En outre, grâce au service RH de la Communauté de communes, il y a un vrai suivi de carrière de ces agents. Elles peuvent bénéficier de mobilité entre les communes (en cas de mésentente avec le maire ou à l’occasion d’un changement de mandat, par exemple) mais aussi de passerelles avec les services supports. Nous avons ainsi, par exemple, recruté une secrétaire de mairie au service finances. Aujourd’hui, trente de nos quarante-huit communes bénéficient de cette mutualisation qui répond bien à leurs besoins. J’ai été assez déçu de la position adoptée par le SNDGCT et l’Association des Maires de France durant le colloque organisé par le Syndicat National des Directeurs Généraux des Collectivités Territoriales et Les dirigeant(e)s des territoires, le 16 septembre 2022 à Paris ; ils semblent plutôt favorables à un groupement d’employeurs, alors que la loi autorise la création de services communs. Or, ce service n’est qu’un avantage et non un service de remplacement ; nous restons complémentaires par rapport au centre de gestion, avec lequel nous ne sommes pas en concurrence.

Qu’en est-il de la formation des secrétaires de mairie ?

C’est un métier qui s’apprend sur le tas. Nous avons donc mis en place un tutorat : une secrétaire de mairie expérimentée, rémunérée en activité accessoire, accompagne la secrétaire de mairie pendant six mois lorsqu’elle débute. Avec le centre de gestion, l’association des maires de Meurthe-et-Moselle et l’institut d’administration des entreprises (IAE), nous avons créé un diplôme universitaire (DU) qui répond aux besoins de ce métier, en apportant une formation initiale de six mois. Nos secrétaires de mairie débutantes y sont inscrites. Par ailleurs, avant même de mutualiser les secrétaires de mairie, nous avions dès 2007 mutualisé leur formation professionnelle, grâce à une convention de partenariat avec le CNFPT. Celui-ci finançait un formateur en intra, sur le site de la communauté de communes. Ce qui a été l’élément déclencheur ; après cela, nous avons créé le service commun et nous avons continué à mutualiser la formation – non seulement pour les secrétaires de mairie qui appartiennent au service commun mais aussi pour les autres.
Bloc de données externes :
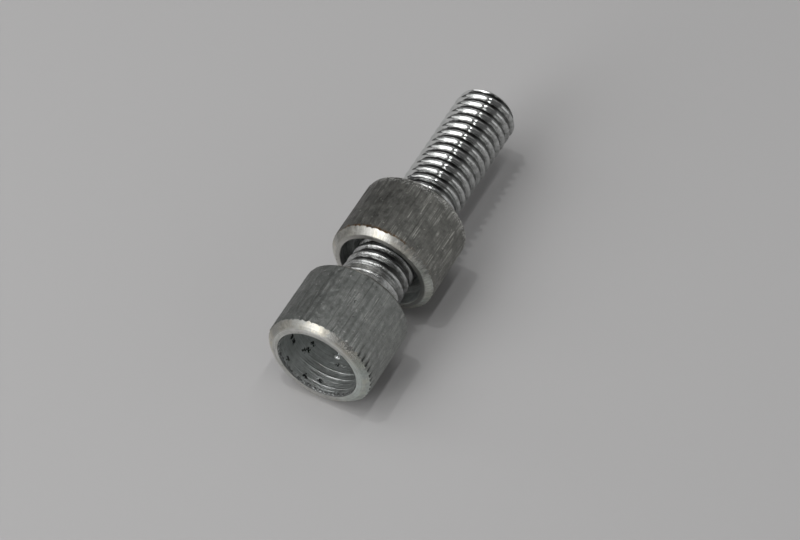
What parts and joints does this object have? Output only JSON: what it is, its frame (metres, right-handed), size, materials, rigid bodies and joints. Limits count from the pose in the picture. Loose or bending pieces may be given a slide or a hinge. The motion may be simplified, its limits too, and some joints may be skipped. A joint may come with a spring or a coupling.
{
  "type": "cable adjuster screw",
  "caption": "Knurled adjusting screw for a control cable, with a casing socket in its head, a drilled threaded shank and a knurled lock nut.",
  "frame": {"origin": "centre of the head's face, on which the part stands", "axes": "+Z along the screw's axis from the head's face to the tip"},
  "size_m": [0.0102, 0.0102, 0.0333],
  "materials": {
    "screw_steel": "turned and zinc plated, bright on the thread and the chamfers, dull on the knurl",
    "nut_steel": "turned and zinc plated, bright on the front chamfer, dull on the knurl"
  },
  "bodies": {
    "screw": {"adjuster_screw": "screw_steel"},
    "nut": {"lock_nut": "nut_steel"}
  },
  "joints": [
    {"name": "nut_travel", "type": "slide", "parent": "screw", "child": "nut", "axis": [0, 0, 1], "range_m": [-0.004, 0.0146]}
  ]
}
Quel est le profil des personnes recrutées ?

Les contextes des trente communes sont très différents : parfois, le maire fait beaucoup de choses lui-même, parfois il laisse beaucoup plus de place à la secrétaire de mairie. Cela demande une certaine gymnastique intellectuelle de s’adapter aux besoins de chaque commune mais ce qu’il faut, c’est avoir quelques bases de comptabilité. En 2013, les personnes étaient recrutées sur des emplois d’avenir. Aujourd’hui, elles le sont en PEC (parcours emploi compétence) pendant un an, avec une aide de l’État qui permet de financer le DU et de prendre du temps pour les former. Et bien sûr, ensuite, on les garde. On les « stagiairise » et on les fait rentrer dans la fonction publique : sans concours pour les catégories C tandis que celles qui veulent évoluer sont accompagnées pour passer des concours de catégorie B. Les personnes recrutées ont souvent perdu un emploi et sont éligibles au PEC, ou alors ce sont des personnes très jeunes.
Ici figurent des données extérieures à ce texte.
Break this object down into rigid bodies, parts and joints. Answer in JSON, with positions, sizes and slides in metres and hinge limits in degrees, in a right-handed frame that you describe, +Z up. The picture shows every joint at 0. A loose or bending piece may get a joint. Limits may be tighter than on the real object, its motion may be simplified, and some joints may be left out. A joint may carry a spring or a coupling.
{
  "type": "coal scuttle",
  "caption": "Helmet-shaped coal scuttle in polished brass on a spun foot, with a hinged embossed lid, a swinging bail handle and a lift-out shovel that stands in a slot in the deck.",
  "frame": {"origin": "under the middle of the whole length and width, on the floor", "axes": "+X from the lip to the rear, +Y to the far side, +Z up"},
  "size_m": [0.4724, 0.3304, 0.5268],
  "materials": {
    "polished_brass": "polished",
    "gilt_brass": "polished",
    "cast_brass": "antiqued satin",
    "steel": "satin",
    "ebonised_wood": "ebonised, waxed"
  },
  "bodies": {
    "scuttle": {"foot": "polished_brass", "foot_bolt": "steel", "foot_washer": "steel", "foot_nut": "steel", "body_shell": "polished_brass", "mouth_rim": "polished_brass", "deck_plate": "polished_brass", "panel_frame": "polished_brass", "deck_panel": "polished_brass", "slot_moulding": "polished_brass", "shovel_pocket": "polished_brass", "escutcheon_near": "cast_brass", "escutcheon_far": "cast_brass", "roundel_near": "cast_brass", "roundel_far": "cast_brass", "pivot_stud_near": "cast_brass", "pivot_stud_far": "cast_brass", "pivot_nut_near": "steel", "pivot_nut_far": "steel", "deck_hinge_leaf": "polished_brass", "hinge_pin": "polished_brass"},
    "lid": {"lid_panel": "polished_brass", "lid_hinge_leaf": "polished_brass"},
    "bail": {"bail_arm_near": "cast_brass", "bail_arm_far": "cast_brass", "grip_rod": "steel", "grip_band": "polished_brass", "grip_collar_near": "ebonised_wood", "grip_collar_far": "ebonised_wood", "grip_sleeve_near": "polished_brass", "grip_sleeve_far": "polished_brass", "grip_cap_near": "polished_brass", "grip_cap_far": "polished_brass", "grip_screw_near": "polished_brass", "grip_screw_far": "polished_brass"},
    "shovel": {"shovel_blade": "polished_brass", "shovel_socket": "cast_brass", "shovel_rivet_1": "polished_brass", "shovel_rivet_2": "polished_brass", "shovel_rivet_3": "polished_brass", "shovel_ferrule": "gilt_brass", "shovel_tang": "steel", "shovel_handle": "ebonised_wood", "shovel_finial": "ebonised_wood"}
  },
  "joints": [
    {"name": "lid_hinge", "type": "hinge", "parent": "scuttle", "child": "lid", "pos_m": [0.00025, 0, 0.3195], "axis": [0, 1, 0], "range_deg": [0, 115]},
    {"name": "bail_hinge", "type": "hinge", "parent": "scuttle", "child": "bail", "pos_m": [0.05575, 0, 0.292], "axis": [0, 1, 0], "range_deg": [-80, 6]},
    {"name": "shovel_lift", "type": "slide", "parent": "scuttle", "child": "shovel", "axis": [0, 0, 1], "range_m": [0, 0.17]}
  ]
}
Avez-vous de nouveaux projets pour améliorer encore la situation des secrétaires de mairie ?

Nous avons un projet de gestion prévisionnelle des emplois et des compétences (GPEC). L’extrême polyvalence ne convenant plus aujourd’hui, nous voulons spécialiser quelques secrétaires de mairie volontaires sur certains domaines : l’état civil, le droit funéraire, la comptabilité et la conduite de projets. Elles deviendront la référente sur le sujet pour tout le réseau. Nous allons aussi expérimenter en 2023 un projet de « mairie virtuelle ».
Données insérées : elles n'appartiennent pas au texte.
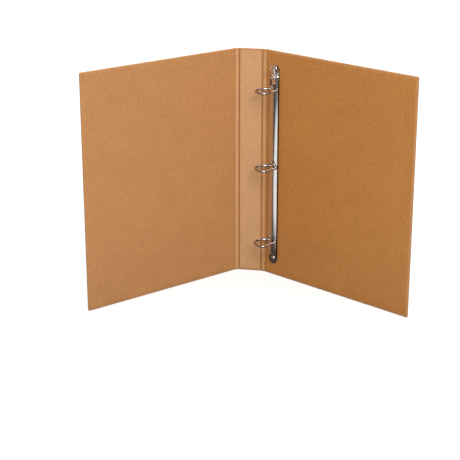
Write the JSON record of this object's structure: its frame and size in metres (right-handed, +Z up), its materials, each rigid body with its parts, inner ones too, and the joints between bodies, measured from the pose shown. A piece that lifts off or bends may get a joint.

Dès le 1er janvier 2023, les secrétaires de mairie volontaires effectueront une permanence téléphonique, avec un numéro unique pour les habitants de toutes les communes pendant les 39 heures d’ouverture, afin de leur apporter un premier niveau de réponse. Si nécessaire, c’est la secrétaire de mairie de la commune concernée qui rappellera l’usager avec les informations complémentaires. Une révolution, alors que certains secrétariats de mairie ne sont ouverts que deux heures par semaine.